Domande lecite che devono fare il paio con la realtà dei fatti. La maggior parte delle persone soppesa il vantaggio dato dall’applicazione con la quantità di dati richiesti e molto spesso decide che l’utilità del dispositivo è maggiore del possibile pericolo, demandando a organi più specializzati la funzione di controllo. Ma come può avvenire questo controllo è un’altra questione aperta, poiché le attuali disposizioni di privacy presenti in rete sono, di fatto, delle lungaggini burocratiche che non svolgono la loro reale funzione di tutela dei consumatori.

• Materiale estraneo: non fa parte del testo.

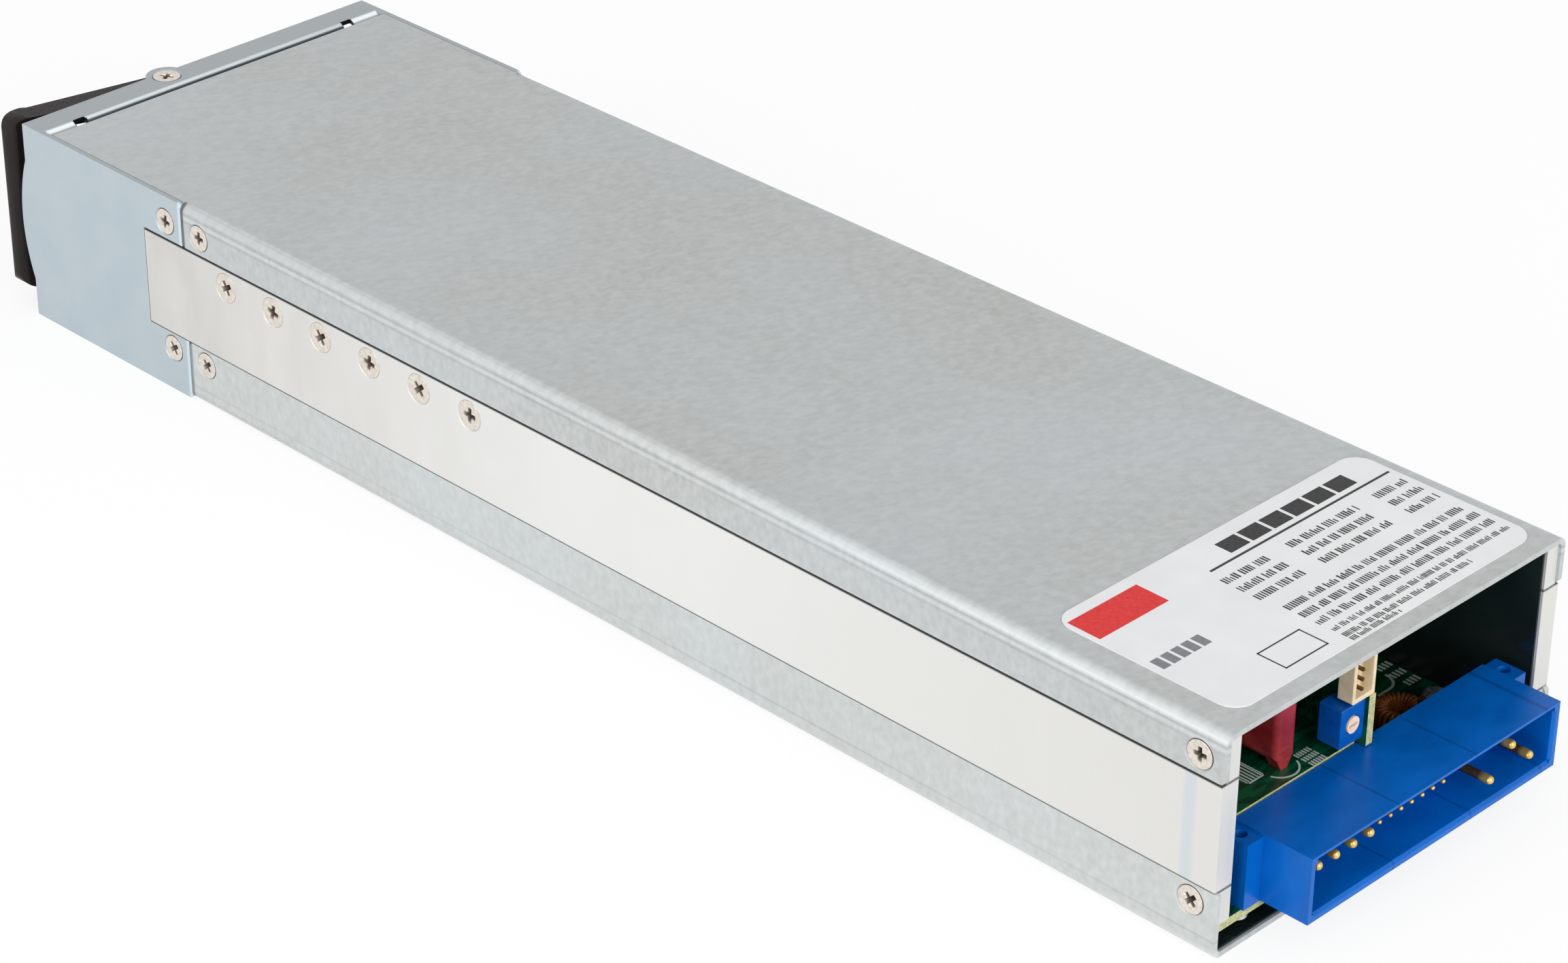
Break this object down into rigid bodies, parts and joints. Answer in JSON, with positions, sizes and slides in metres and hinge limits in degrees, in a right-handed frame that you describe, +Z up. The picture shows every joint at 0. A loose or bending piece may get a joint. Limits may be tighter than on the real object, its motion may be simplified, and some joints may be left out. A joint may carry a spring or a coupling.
{
  "type": "rack power supply module",
  "caption": "Slim 1U plug-in power supply module: long sheet-metal case with aluminium side strips, front fans and folding pull handle, and a blue hot-plug connector at the rear.",
  "frame": {"origin": "middle of the case's bottom face", "axes": "+X to the right-hand side seen from the front (handle) end, +Y along the case to the rear connector, +Z up"},
  "size_m": [0.085, 0.318, 0.0411],
  "materials": {
    "galvanised_steel": "mill galvanised sheet with fine spangle",
    "aluminium_plate": "fine brushed",
    "zinc_plated_steel": "bright bluish zinc plating",
    "black_plastic": "satin moulded",
    "nickel_screw": "warm nickel plating",
    "zinc_nut": "bright zinc",
    "fan_plastic": "glass-filled moulding",
    "clear_plastic": "clear acrylic",
    "white_led": "LED lens",
    "green_board": "solder-resist green board with pale cut edge",
    "black_epoxy": "moulded epoxy",
    "grey_pad": "silicone pad",
    "black_film": "glossy insulating film",
    "blue_plastic": "glossy blue moulding",
    "gold_pin": "gold plated, round tips",
    "cream_plastic": "nylon",
    "red_dip": "dipped epoxy",
    "orange_ring": "varnished winding",
    "can_sleeve": "shrink sleeve",
    "ferrite": "sintered ferrite",
    "copper_wire": "enamelled copper wire",
    "yellow_tape": "polyester tape",
    "yellow_box": "moulded box",
    "fuse_tube": "ceramic tube with nickel caps",
    "label_film": "white polyester label"
  },
  "bodies": {
    "module": {"top_cover": "galvanised_steel", "bottom_cover": "galvanised_steel", "right_side_plate": "aluminium_plate", "left_side_plate": "aluminium_plate", "front_housing": "zinc_plated_steel", "handle_pivot_screws": "nickel_screw", "handle_pivot_nuts": "zinc_nut", "cover_screws": "nickel_screw", "housing_screws": "nickel_screw", "transistor_screws": "nickel_screw", "transistors": "black_epoxy", "transistor_pads": "grey_pad", "transistor_nuts": "zinc_nut", "right_fan_frame": "fan_plastic", "left_fan_frame": "fan_plastic", "fan_screws": "nickel_screw", "status_light_pipes": "clear_plastic", "status_leds": "white_led", "status_led_board": "green_board", "main_board": "green_board", "board_standoffs": "zinc_nut", "board_screws": "zinc_nut", "bottom_insulation_sheet": "black_film", "side_insulation_sheet": "black_film", "rear_connector": "blue_plastic", "connector_power_pins": "gold_pin", "connector_signal_pins": "gold_pin", "connector_screws": "zinc_nut", "upper_board": "green_board", "upper_spacers": "zinc_nut", "control_board": "green_board", "control_chips": "black_epoxy", "trimmer_body": "blue_plastic", "header_socket": "cream_plastic", "header_pins": "gold_pin", "film_capacitor": "red_dip", "filter_ring": "orange_ring", "bulk_capacitors": "can_sleeve", "output_capacitors": "can_sleeve", "boost_choke_core": "ferrite", "boost_choke_winding": "copper_wire", "transformer_core": "ferrite", "transformer_winding": "yellow_tape", "output_choke": "ferrite", "mains_choke_core": "ferrite", "mains_choke_winding": "copper_wire", "relay": "black_epoxy", "mains_capacitor": "yellow_box", "fuse": "fuse_tube", "rating_label": "label_film"},
    "handle": {"pull_handle": "black_plastic"},
    "right_fan": {"right_fan_rotor": "fan_plastic"},
    "left_fan": {"left_fan_rotor": "fan_plastic"},
    "trimmer": {"trimmer_adjuster": "cream_plastic"}
  },
  "joints": [
    {"name": "handle_swing", "type": "hinge", "parent": "module", "child": "handle", "pos_m": [0.0088, -0.1484, 0.0205], "axis": [0, 0, -1], "range_deg": [0, 90]},
    {"name": "right_fan_spin", "type": "hinge", "parent": "module", "child": "right_fan", "pos_m": [0.0193, -0.13, 0.0205], "axis": [0, 1, 0], "continuous": true},
    {"name": "left_fan_spin", "type": "hinge", "parent": "module", "child": "left_fan", "pos_m": [-0.0193, -0.13, 0.0205], "axis": [0, 1, 0], "continuous": true},
    {"name": "trimmer_turn", "type": "hinge", "parent": "module", "child": "trimmer", "pos_m": [0.0046, 0.1446, 0.02385], "axis": [0, 1, 0], "range_deg": [-135, 135]}
  ]
}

«Un primo passo importante sarebbe quello di dotare ogni robot di una “scatola nera” sigillata, come quella degli aeroplani, che permetta di analizzare nel dettaglio qualunque malfunzionamento o incidente. Poi occorre lottare per imporre la trasparenza dei sistemi operativi e dei programmi e la possibilità di bloccare la propria trasmissione di dati, diversamente da quanto avviene attualmente per gli smartphone che sono praticamente al di fuori del nostro controllo».

Ma tra le soluzioni possibili per affrontare positivamente il nostro rapporto con i robot lo scienziato e divulgatore, indica anche la possibilità di modificare la nostra stessa intelligenza: «Se ci crediamo, possiamo fare in modo che il futuro della robotica e dell’intelligenza artificiale si orienti verso un vero progresso umano, sociale e civile e non verso un maggior controllo, sfruttamento ed oppressione dell’umanità. Per confrontarci con questa tecnologia strapotente dovremo sviluppare la nostra intelligenza emotiva non quella formale, la nostra capacità di intuire, sognare, progettare e comprendere».

Questo dunque lo sforzo più complesso che la tecnologia e l’evoluzione dei robot ci chiede di fare, per poter realmente iniziare quello sviluppo positivo e quell’umanesimo digitale che alcuni sognano per liberarci dalle meschinità umane.